The theory behind offsets is that it doesn’t matter where carbon is reduced. A ton of carbon produced in India has just as much of an effect on the environment as a ton of carbon produced by your car. For a variety of reasons, it’s often easier for companies to reduce emissions outside of their own supply chain. Sometimes this is because emerging technologies allow for significant carbon reductions in one area of the economy. Other times it’s because it’s easier to build new green infrastructure in a developing country than it is to replace existing infrastructure in industrialized countries. 

“Offsets give us the simple answer we crave to sustainability. It seems incredible that we could pay a fraction of what it would cost to reduce all of our emissions by paying somewhere overseas to reduce there. This is, of course, because it’s not credible.”

Offsets give us the simple answer we crave to sustainability. If we all just bought our emissions’ worth of offsets, we could end the climate crisis. It seems incredible that we could pay a fraction of what it would cost to reduce all of our emissions by paying somewhere overseas to reduce there. This is, of course, because it’s not credible. The amount of carbon offsets purchased vastly exceeds the amount of carbon actually “offset” by these purchases. One study by the Taskforce on Scaling Voluntary Carbon Markets found that “less than 5% of offsets actually remove carbon dioxide from the atmosphere.”  

A significant portion of today’s carbon offsets market is outright fraud. Forest plots bought for carbon credits are sold off for development, for-profit accreditors willfully exaggerate impacts, and carbon credits are sold multiple times for the same reduction. This is true even of programs administered by governments and credible international organizations. Australia found, for example, that in 59 of 119 selected forest regeneration plots, forest cover had actually decreased—yet these plots were awarded 8.5 million carbon credits. Other projects promise future emissions reductions that may or may not happen. Even responsibly managed offsets have difficulty actually meeting 100% of their stated goals. Preserving forest in one area may lead cattle ranchers to simply deforest the same amount of unprotected forest elsewhere.

Many environmental organizations have come to adopt a dismal view of carbon offsets. A post by Greenpeace states, “Carbon offsetting is truly a scammer’s dream scheme. It’s a bookkeeping trick intended to obscure climate wrecking-emissions. It’s tree planting window dressing aimed at distracting from ecosystem destruction.” Ouch. Yet this view is far from universal. Bronson Griscom, the Director of Natural Climate Solutions at Conservation International writes, “Some critics … see these investments in nature as a license for corporations to pollute … I can sympathize with this reading … but that tide is turning. Leading companies now acknowledge their foundational dependence on nature, a stable climate, and recognize the need to protect it by buying carbon offsets—a pragmatic and effective tool.”

Some of these issues will likely improve over time; after all, carbon offsets are still in their infancy.

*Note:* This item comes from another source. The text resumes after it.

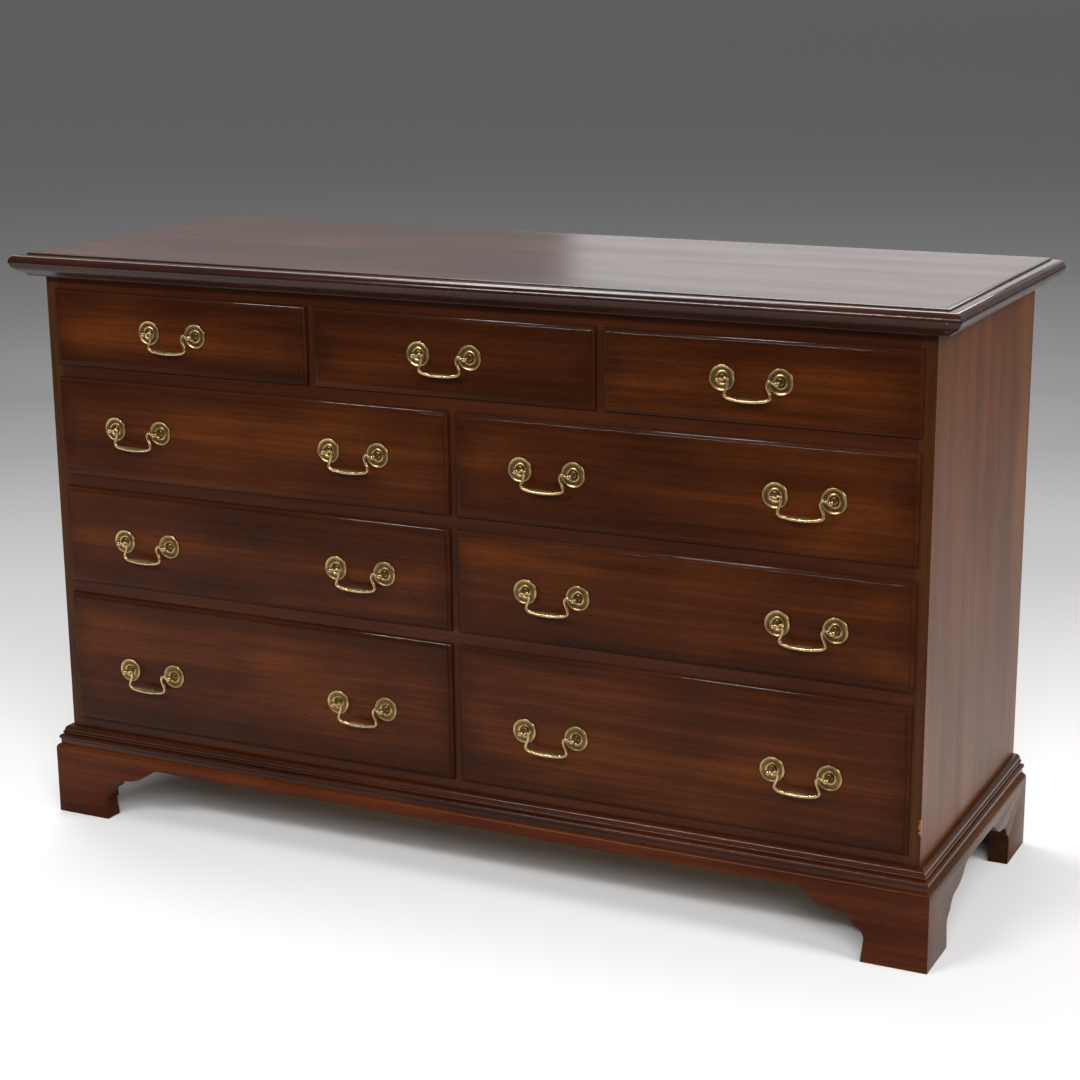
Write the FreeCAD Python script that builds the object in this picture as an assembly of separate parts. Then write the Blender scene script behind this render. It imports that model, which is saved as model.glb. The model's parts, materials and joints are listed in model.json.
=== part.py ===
"""Long chest of nine drawers on bracket feet, with swan-neck bail pulls.

Millimetres. +X runs to the right of someone who faces the chest, -Y is the front and +Z is up.
The origin is on the floor, at the middle of the chest's width and depth.
"""
import FreeCAD, Part
import math
import os

# Case
CASE_WIDTH = 1300.0
CASE_DEPTH = 457.0
SIDE_THICKNESS = 20.0
DIVIDER_THICKNESS = 20.0
RAIL_THICKNESS = 27.0
RAIL_DEPTH = 60.0
TOP_RAIL_HEIGHT = 33.2
BOTTOM_RAIL_HEIGHT = 45.5
BACK_THICKNESS = 6.0
BACK_REBATE = 10.0
BACK_RAIL_DEPTH = 40.0
RUNNER_WIDTH = 22.0
DUST_PANEL_THICKNESS = 6.0
DUST_PANEL_LIFT = 10.0
GROOVE_DEPTH = 6.0

# Top
TOP_THICKNESS = 22.8
TOP_OVERHANG = 37.0
TOP_BACK_OVERHANG = 14.0
TOP_EDGE_WIDTH = 20.0
TOP_FILLET = 2.2
BED_HEIGHT = 9.2
BED_OUT = 18.0
BED_COVE_HEIGHT = 3.2
BED_COVE_WIDTH = 6.0

# Base
PLINTH_HEIGHT = 106.5
PLINTH_THICKNESS = 28.0
PLINTH_OFFSET = 20.0
PLINTH_ROUNDING = 7.5
APRON_HEIGHT = 18.5
BRACKET_LENGTH = 178.0
FOOT_WIDTH = 88.0
REAR_BRACKET_THICKNESS = 20.0
REAR_FOOT_WIDTH = 70.0
REAR_BRACKET_LENGTH = 150.0
CORNER_BLOCK_SIZE = 34.0
CORNER_BLOCK_LIFT = 12.0
MOULDING_HEIGHT = 26.5
OVOLO_RADIUS = 7.0
OVOLO_OUT = 10.2
QUIRK_HEIGHT = 0.9
SMALL_BEAD_RADIUS = 2.1
BEAD_RADIUS = 3.6
BEAD_OUT = 13.0
BEAD_LIFT = 9.5
BEAD_FOOT = 1.5

# Drawers
BOTTOM_OPENING_HEIGHT = 185.0
THIRD_OPENING_HEIGHT = 132.5
SECOND_OPENING_HEIGHT = 132.5
TOP_OPENING_HEIGHT = 99.0
LIP_OVERLAP = 5.0
LIP_PROUD = 7.0
LIP_RADIUS = 5.3
LIP_STEP = 1.2
FRONT_PLUG = 15.0
BOX_SIDE_THICKNESS = 12.0
BOX_BACK_THICKNESS = 12.0
BOX_BOTTOM_THICKNESS = 6.0
BOX_BOTTOM_LIFT = 9.0
BOX_GROOVE = 6.0
BOX_TOP_DROP = 6.0
BOX_BACK_DROP = 6.0
BOX_REAR_SPACE = 12.0

# Pulls
POST_SPACING = 76.2
WIDE_PULL_OFFSET = 175.5
PULL_RISES = (-9.0, -1.0, 3.5, 2.5)
PULL_SHIFTS = (-1.6, 1.5, -4.4, -7.4)
ROSETTE_RADIUS = 17.0
ROSETTE_RIM = 2.2
ROSETTE_RIM_WIDTH = 1.2
ROSETTE_FLOOR = 1.0
BOSS_RADIUS = 8.0
BOSS_HEIGHT = 2.0
BOSS_BEVEL = 1.6
PIVOT_STANDOFF = 14.5
POST_HEAD_RADIUS = 4.3
POST_NECK_RADIUS = 2.7
BOLT_RADIUS = 2.0
BOLT_END = 2.0
NUT_RADIUS = 5.2
NUT_THICKNESS = 3.5
BAIL_RADIUS = 1.9
BAIL_SWELL = 3.3
BAIL_TIP = 3.0
BAIL_SHOULDER = 5.6
BAIL_HUMP = 10.4
BAIL_HUMP_RISE = 6.2
BAIL_THROAT = 12.7
BAIL_THROAT_DROP = 4.5
BAIL_ELBOW = 5.5
BAIL_ELBOW_DROP = 19.5
BAIL_BAR_HALF = 15.0
BAIL_DROP = 24.2
HUMP_BEND = 2.6
THROAT_BEND = 6.0
ELBOW_BEND = 6.0
BAR_BEND = 18.0

# Back screws
SCREW_RADIUS = 1.75
SCREW_LENGTH = 18.0
SCREW_HEAD_RADIUS = 4.0
SCREW_HEAD_HEIGHT = 2.0
SCREW_MARGIN = 60.0
SCREWS_PER_SIDE = 4

# Clearances
SEAT_GAP = 0.3
RUNNING_GAP = 0.3
FRONT_CLEARANCE = 1.5
PIN_CLEARANCE = 0.08
BOLT_CLEARANCE = 0.1

# The rows of drawers from the floor up, and the planes that the pieces share
OPENING_HEIGHTS = (BOTTOM_OPENING_HEIGHT, THIRD_OPENING_HEIGHT, SECOND_OPENING_HEIGHT, TOP_OPENING_HEIGHT)
FRONT = -(CASE_DEPTH + TOP_BACK_OVERHANG - TOP_OVERHANG) / 2
BACK = FRONT + CASE_DEPTH
HALF = CASE_WIDTH / 2
INNER_HALF = HALF - SIDE_THICKNESS
RAIL_BACK = FRONT + RAIL_DEPTH
BACK_PANEL_FACE = BACK - BACK_THICKNESS
BACK_RAIL_FACE = BACK_PANEL_FACE - BACK_RAIL_DEPTH
DIVIDER_HALF = DIVIDER_THICKNESS / 2
FIELD = FRONT - LIP_PROUD
LIP_BACK = FRONT - SEAT_GAP
PLUG_BACK = FRONT + FRONT_PLUG
BOX_REAR = BACK_PANEL_FACE - BOX_REAR_SPACE
APRON_BOTTOM = PLINTH_HEIGHT - APRON_HEIGHT
ROW_NAMES = ("bottom", "third", "second", "top")
ROW_COUNT = len(OPENING_HEIGHTS)
TOP_ROW = ROW_COUNT - 1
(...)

Environmentalists are becoming more savvy about which types of programs are likely to succeed, and governments are starting to demand more accountability around claimed offsets. This is especially true overseas where governments have taken a much more active role in managing and adjusting their carbon offset programs based on past experience. 

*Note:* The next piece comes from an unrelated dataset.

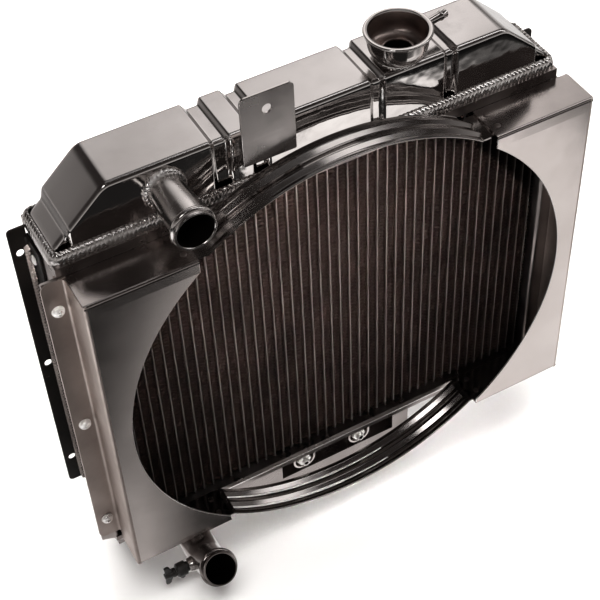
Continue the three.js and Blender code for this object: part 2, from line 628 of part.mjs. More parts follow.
// Wing key on the end of the plug.
function drainKey() {
  const from = DRAIN_ROOT - 5 - GAP - 15.6;
  const hub = turned([[0, 3], [4.6, 3], [4.6, 9], [3.4, 14], [0, 14]], [from, DRAIN.y, DRAIN_Z], OUT, 16)
    .add(turned([[3.7, 0], [5.4, 0], [5.4, 4], [3.7, 4], [3.7, 0]], [from, DRAIN.y, DRAIN_Z], OUT, 16));
  const wing = box([from - 12, from - 1], [DRAIN.y - 1.6, DRAIN.y + 1.6],
    [DRAIN_Z - DRAIN.key, DRAIN_Z + DRAIN.key]);
  const waist = box([from - 3.2, from + 1], [DRAIN.y - 5, DRAIN.y + 5], [DRAIN_Z - 3.7, DRAIN_Z + 3.7]);
  const socket = rod(3.6, [from + 1, DRAIN.y, DRAIN_Z], OUT, 4, 16);
  return hub.add(wing.subtract(waist)).subtract(socket);
}

// ---------------------------------------------------------------- assembly
addPart('core', core(), 'fins');
for (const [word, side] of [['left', -1], ['right', 1]]) {
  addPart(`side_channel_${word}`, sideChannel(side), 'brushed');
  addPart(`mount_flange_${word}`, mountFlange(side), 'black');
  addPart(`shroud_panel_${word}`, shroudPanel(side), 'satin');
  SCREW_Z.forEach((z, i) => {
    addPart(`shroud_screw_${word}_${i + 1}`, shroudScrew(side * SCREW_X, z), 'zinc');
  });
  MOUNT_HOLES.forEach((z, i) => {
    addPart(`mount_bolt_${word}_${i + 1}`, mountBolt(side, z), 'zinc');
  });
}
for (const [word, end] of [['top', 1], ['bottom', -1]]) {
  addPart(`shroud_arc_${word}`, shroudArc(end), 'gloss');
  for (const [hand, side] of [['left', -1], ['right', 1]]) {
    RIVET_Y.forEach((y, i) => {
      addPart(`arc_rivet_${word}_${hand}_${i + 1}`, rivet(side * RIVET_X, y, end), 'zinc');
    });
  }
}

addPart('top_header', header(TOP_HEADER, [TOP_HEADER[0] + 4, TOP_HEADER[1] + 1]), 'satin');
addPart('top_tank', topTank(), 'polished');
addPart('bottom_header', header(BOTTOM_HEADER, [BOTTOM_HEADER[0] - 1, BOTTOM_HEADER[1] - 3]), 'satin');
addPart('bottom_tank', bottomTank(), 'brushed');

const rimX = [CENTRE_X - HEADER_HALF + 1, CENTRE_X + HEADER_HALF - 1];
const rimY = [HEADER_FRONT + 1, HEADER_BACK - 1];
const topWall = { x: [CENTRE_X - TANK_HALF_BASE, CENTRE_X + TANK_HALF_BASE], y: [TANK_FRONT, TANK_BACK] };
addPart('top_weld_bead', weldRing({ x: rimX, y: rimY }, topWall, [TANK_BASE, TANK_BASE + BEAD_RISE]), 'weld');
const trayWall = { x: [rimX[0] + 1, rimX[1] - 1], y: [TANK_FRONT - 4, TANK_BACK + 4] };
addPart('bottom_weld_bead', weldRing({ x: [rimX[0] - 0.6, rimX[1] + 0.6], y: rimY }, trayWall,
  [BOTTOM_HEADER[0] - GAP, BOTTOM_HEADER[0] - 9]), 'weld');

const forward = Y.clone().negate();
addPart('inlet_pipe', inletPipe(), 'satin');
addPart('inlet_weld', weldCollar(INLET.rootRadius + 0.7, [INLET.x, TANK_FRONT - GAP, INLET.z], forward, 5),
  'weld');
addPart('outlet_pipe', outletPipe(), 'satin');
addPart('outlet_weld', weldCollar(OUTLET.radius, [OUTLET.x, TANK_FRONT - GAP, OUTLET.z], forward, 4), 'weld');
addPart('filler_neck', fillerNeck(), 'polished');
addPart('filler_weld', weldCollar(NECK.baseRadius, [NECK.x, NECK.y, TANK_TOP - 3], Z, 6)
  .subtract(topTankEnvelope(GAP)), 'weld');
addPart('overflow_nipple', overflowNipple(), 'satin');
addPart('tank_bracket', tankBracket(), 'satin');
addPart('bracket_weld_left', bracketWeld(BRACKET.left, -1), 'weld');
addPart('bracket_weld_right', bracketWeld(BRACKET.right, 1), 'weld');

addPart('oil_cooler', oilCooler(), 'brushed');
COOLER_X.forEach((x, i) => {
  addPart(`cooler_bung_${i + 1}`, coolerBung(x), 'satin');
  addPart(`cooler_fitting_${i + 1}`, coolerFitting(x), 'zinc');
});
addPart('drain_bung', drainBung(), 'satin');
addPart('drain_body', drainBody(), 'black');
addPart('drain_plug', drainPlug(), 'zinc');
addPart('drain_key', drainKey(), 'black');

// The origin goes to the middle of the bounding box's base.
const bounds = new THREE.Box3().setFromObject(radiator);
const middle = bounds.getCenter(new THREE.Vector3());
radiator.position.set(-middle.x, -middle.y, -bounds.min.z);

export default radiator;
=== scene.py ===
"""Looks of a car radiator with a fan shroud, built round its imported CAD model."""
import math

import bmesh
import bpy
from mathutils import Matrix, Vector, noise
from mathutils.geometry import delaunay_2d_cdt

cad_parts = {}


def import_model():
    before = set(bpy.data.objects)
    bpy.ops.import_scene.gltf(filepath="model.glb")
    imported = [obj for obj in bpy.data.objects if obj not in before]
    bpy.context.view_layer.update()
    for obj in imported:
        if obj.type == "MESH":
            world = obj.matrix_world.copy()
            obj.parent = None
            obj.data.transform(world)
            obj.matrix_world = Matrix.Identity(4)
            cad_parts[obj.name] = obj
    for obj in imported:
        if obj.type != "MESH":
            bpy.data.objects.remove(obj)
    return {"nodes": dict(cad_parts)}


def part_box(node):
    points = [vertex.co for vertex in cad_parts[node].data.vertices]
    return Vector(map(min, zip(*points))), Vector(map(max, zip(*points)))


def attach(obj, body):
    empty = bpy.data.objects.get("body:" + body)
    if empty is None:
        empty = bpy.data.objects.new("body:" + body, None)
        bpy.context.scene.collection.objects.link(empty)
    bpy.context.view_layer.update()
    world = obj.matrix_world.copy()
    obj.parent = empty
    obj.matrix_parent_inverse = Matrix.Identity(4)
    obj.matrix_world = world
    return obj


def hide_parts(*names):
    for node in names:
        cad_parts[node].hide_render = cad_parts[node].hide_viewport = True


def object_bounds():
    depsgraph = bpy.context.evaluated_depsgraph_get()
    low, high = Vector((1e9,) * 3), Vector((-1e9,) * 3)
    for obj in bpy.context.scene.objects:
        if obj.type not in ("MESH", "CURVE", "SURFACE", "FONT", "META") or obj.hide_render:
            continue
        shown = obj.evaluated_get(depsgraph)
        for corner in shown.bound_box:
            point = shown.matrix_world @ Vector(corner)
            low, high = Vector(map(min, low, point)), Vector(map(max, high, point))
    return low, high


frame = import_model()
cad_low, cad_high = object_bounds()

# ---------------------------------------------------------------- frame and sizes, in millimetres
# Shapes are laid out from the middle of the shroud's lower front edge, x to the right, y back, z up.
MM = 0.001
FLANGE_OUT = 304
LEFT_PANEL_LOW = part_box("shroud_panel_left")[0]
ORIGIN = LEFT_PANEL_LOW + Vector((FLANGE_OUT * MM, 0, 0))


def span(node):
    """Lowest and highest corner of a CAD node, in millimetres from the shroud's lower front edge."""
    low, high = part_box(node)
    return (low - ORIGIN) / MM, (high - ORIGIN) / MM


def centre(node):
    """Middle of a CAD node's box, as x, y and z."""
    low, high = span(node)
    return [(start + stop) / 2 for start, stop in zip(low, high)]


SHEET = 2
SHROUD_HALF = 280
SHROUD_HEIGHT = 420
PANEL_END = abs(span("shroud_panel_left")[1].x)
FLANGE_TOP = {"left": 421, "right": 392}
FAN_RADIUS = 257
FAN_Z = 207

CENTRE_X = -10
CORE_HALF = 272
TUBE_COUNT = 47
TUBE_PITCH = 11.5
TUBE_WIDTH = 2.4
PADS = ((-262, -119), (-97, -78), (-58, 50), (68, 133), (150, 242))

BOLT_RADIUS = 5.4
PIPE_WALL = 1.8
NECK_CUP = 30

SIDES = (("left", -1), ("right", 1))
ENDS = (("top", 1), ("bottom", -1))
FRONT = Vector((0, -1, 0))
UP = Vector((0, 0, 1))
LEFT = Vector((-1, 0, 0))
CREASE = 32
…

The EU-Emissions Trading Systems has been especially active at trying to create a well-managed carbon market. Unlike in the U.S., many of the EU governments have been willing to prosecute and penalize companies that make fraudulent carbon offset claims. This type of regulation is coming to the U.S. as well, albeit more slowly. Outside of the USDA’s farm carbon offset program, progress on the federal level has been slow, but states have been picking up much of the slack. California has developed a regulated carbon market, while much of the Northeast has created a regulated carbon market specifically for generating power. Whereas claims of carbon neutrality outside of these programs are legally viewed as marketing claims and not vigorously enforced or monitored, participation in these government programs often has significant tax benefits and requires rigorous accounting. 

Offsets can do a lot of good. They might help speed up the switch to renewable energy. They might save the world’s rainforests, but they are of limited use without taking direct responsibility. In the same way it’s impossible to eliminate all of your emissions, it’s impossible to pay others to eliminate all of the environmental impacts of your decisions. 

The point of all of this is not to be pessimistic about carbon offsets but rather acknowledge that sustainability is complicated. Offsets are a great idea as long as we acknowledge their limitations. When done right, offsets help raise funding to preserve land and develop technologies that will, in the long-run, slow down and reduce some carbon emissions. But without systemic governmental action and larger emissions reduction, offsets will not come close to solving the climate crisis. Instead of doing what’s easy, we have to do the hard work to discover the real environmental impact of an economic decision. That is the true path to carbon neutrality.